CE belgelendirme kuruluşu seçerken fiyat, tek başına karar kriteri olmamalıdır. Ancak fiyatlandırma politikası, kuruluşun profesyonellik düzeyi hakkında önemli ipuçları verir. Şeffaf fiyatlandırma, kurumsal güvenin temel göstergesidir. Kuruluşun teklif sürecinde hangi hizmetlerin dahil olduğu, ek maliyetlerin nasıl hesaplandığı ve ödeme planlarının nasıl düzenlendiği açıkça belirtilmelidir. Gizli ücretler veya belirsiz ek kalemler, ileride anlaşmazlıklara neden olabilir.

Fiyat–performans dengesi, belgelendirme sürecinin toplam verimliliğini etkiler. En ucuz teklif her zaman en uygun seçenek değildir; çünkü düşük maliyetli hizmetler genellikle sınırlı kapsamlı, yetersiz raporlamalı veya denetim sonrası destek sunmayan kuruluşlardan gelir. Üreticinin uzun vadeli faydayı gözeterek karar vermesi gerekir. Kaliteli bir belgelendirme, yalnızca mevzuata uyumu değil, kurumsal itibarı ve ihracat kabiliyetini de güçlendirir.

Uyarı: Fiyatın piyasa ortalamasının çok altında olması, genellikle düşük denetim kalitesi veya geçersiz akreditasyonun göstergesidir. Kuruluşun fiyat teklifini, sunduğu hizmet kapsamı ve teknik yetkinlikle karşılaştırın.

İletişim kalitesi, belgelendirme kuruluşu ile sürdürülebilir bir iş ilişkisi kurmanın ön koşuludur. Süreç boyunca şeffaf bilgilendirme, sorulara hızlı dönüş ve teknik rehberlik, üretici için büyük önem taşır. Kuruluşun müşteri ilişkileri yönetimi güçlü olmalı, her müşteri için atanmış bir proje yöneticisi bulunmalıdır. Ayrıca, revizyon taleplerinin ve denetim sonrası düzeltici faaliyetlerin takibi için düzenli iletişim kanalları kurulmalıdır. E-posta, çevrimiçi portal veya proje yönetim sistemi gibi dijital araçlar, bu iletişimi kolaylaştırır.

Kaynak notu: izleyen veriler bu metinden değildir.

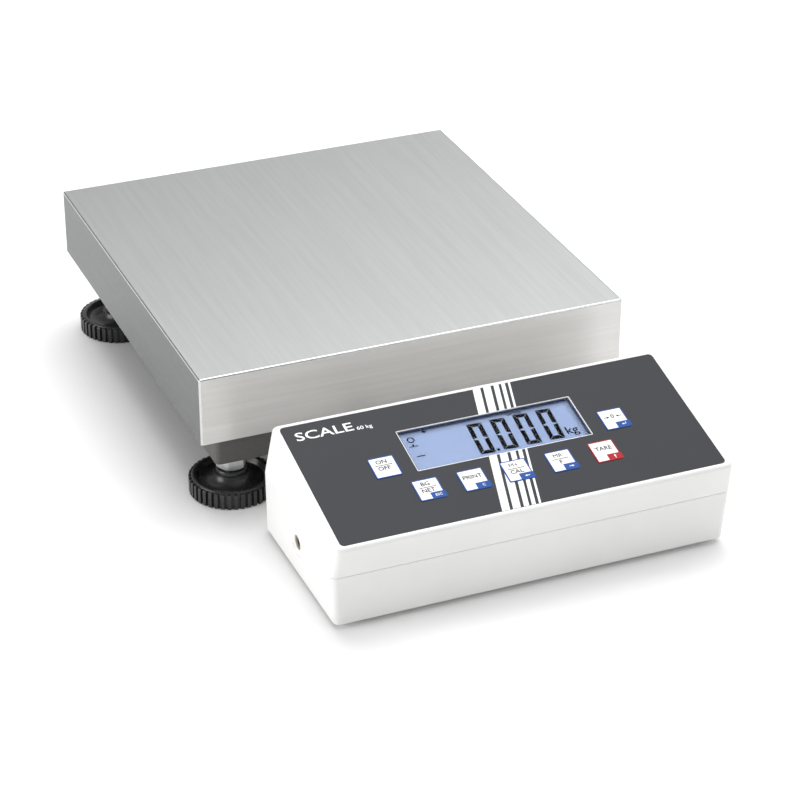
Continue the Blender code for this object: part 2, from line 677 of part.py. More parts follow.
def main():
    for thing in list(bpy.data.objects):
        bpy.data.objects.remove(thing)

    stainless = finish("brushed stainless", (0.62, 0.63, 0.62), 0.35, 1.0)
    paint = finish("dark powder coat", (0.06, 0.062, 0.065), 0.6)
    black = finish("black plastic", (0.015, 0.015, 0.016), 0.5)
    zinc = finish("zinc plate", (0.55, 0.56, 0.58), 0.4, 1.0)
    aluminium = finish("milled aluminium", (0.75, 0.76, 0.78), 0.35, 1.0)
    rubber = finish("black rubber", (0.02, 0.02, 0.02), 0.8)
    glass = finish("level glass", (0.75, 0.85, 0.25), 0.1, 0.0, 0.6)
    case_plastic = finish("white plastic", (0.86, 0.86, 0.85), 0.45)
    foil = finish("grey overlay", (0.09, 0.095, 0.105), 0.4)
    key_white = finish("key white", (0.88, 0.89, 0.9), 0.4)
    key_red = finish("key white with red edge", (0.9, 0.86, 0.86), 0.4)
    clear = finish("clear window", (0.9, 0.93, 0.95), 0.05, 0.0, 0.25)
    lcd = finish("blue display", (0.3, 0.5, 0.75), 0.3)
    board = finish("circuit board", (0.02, 0.16, 0.07), 0.5)
    brass = finish("brass", (0.72, 0.52, 0.25), 0.35, 1.0)

    platform = empty("platform", None, at(PLATE_X, PLATE_Y))
    case_place = at(PLATE_X + INDICATOR_OFFSET, PLATE_Y - PLATE_DEPTH / 2 - INDICATOR_REACH)
    indicator = empty("indicator", None, case_place)
    panel = empty("panel", indicator, PANEL_FRAME)

    make_base_frame(platform, paint)
    make_feet(platform, black, zinc)
    make_load_cell(platform, aluminium, zinc)
    make_carrier(platform, zinc, rubber)
    make_stops(platform, zinc)
    make_level(platform, black, glass)
    piece("base_cable_gland", black, platform, moved(gland_shape(0.0125), gland_frame()))
    make_plate(platform, stainless)
    make_lower_shell(indicator, case_plastic)
    make_upper_shell(indicator, case_plastic)
    make_panel(panel, foil, key_white, key_red, clear, lcd, board)
    make_case_parts(indicator, brass, rubber, zinc, black, board)


main()
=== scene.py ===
import json
import math

import bpy
from mathutils import Matrix, Vector

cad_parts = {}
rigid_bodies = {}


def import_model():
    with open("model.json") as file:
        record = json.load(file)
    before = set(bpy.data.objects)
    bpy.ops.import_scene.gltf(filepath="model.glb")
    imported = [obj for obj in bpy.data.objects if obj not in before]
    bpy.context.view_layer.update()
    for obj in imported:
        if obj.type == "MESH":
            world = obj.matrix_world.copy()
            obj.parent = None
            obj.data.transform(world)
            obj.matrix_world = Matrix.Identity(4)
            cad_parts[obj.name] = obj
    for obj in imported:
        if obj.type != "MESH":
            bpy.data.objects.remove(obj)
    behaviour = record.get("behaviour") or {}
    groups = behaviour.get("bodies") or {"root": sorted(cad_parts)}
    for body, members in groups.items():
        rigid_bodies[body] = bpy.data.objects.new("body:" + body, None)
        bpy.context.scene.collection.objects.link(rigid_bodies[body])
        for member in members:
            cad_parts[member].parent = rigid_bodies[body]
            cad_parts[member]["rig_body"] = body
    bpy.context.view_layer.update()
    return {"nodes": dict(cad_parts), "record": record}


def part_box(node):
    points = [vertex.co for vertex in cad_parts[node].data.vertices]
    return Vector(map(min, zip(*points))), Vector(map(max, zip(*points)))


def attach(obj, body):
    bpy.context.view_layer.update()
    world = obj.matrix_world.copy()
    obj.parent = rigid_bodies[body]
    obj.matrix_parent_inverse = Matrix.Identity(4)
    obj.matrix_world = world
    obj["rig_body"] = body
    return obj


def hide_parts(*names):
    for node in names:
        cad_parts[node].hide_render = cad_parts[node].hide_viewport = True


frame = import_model()


def onlyThis(obj):
    bpy.ops.object.select_all(action="DESELECT")
    obj.select_set(True)
    bpy.context.view_layer.objects.active = obj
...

Şeffaflık sadece fiyatla sınırlı değildir; belgelendirme karar mekanizması da açık olmalıdır. Üretici, denetim sonucunun nasıl değerlendirildiğini, hangi kriterlerin dikkate alındığını ve itiraz hakkını bilmelidir. Uluslararası kabul gören kuruluşlar, bağımsız “sertifikasyon komiteleri” aracılığıyla denetim sonuçlarını değerlendirir. Bu yapı, objektif karar alınmasını sağlar ve müşteri güvenini artırır.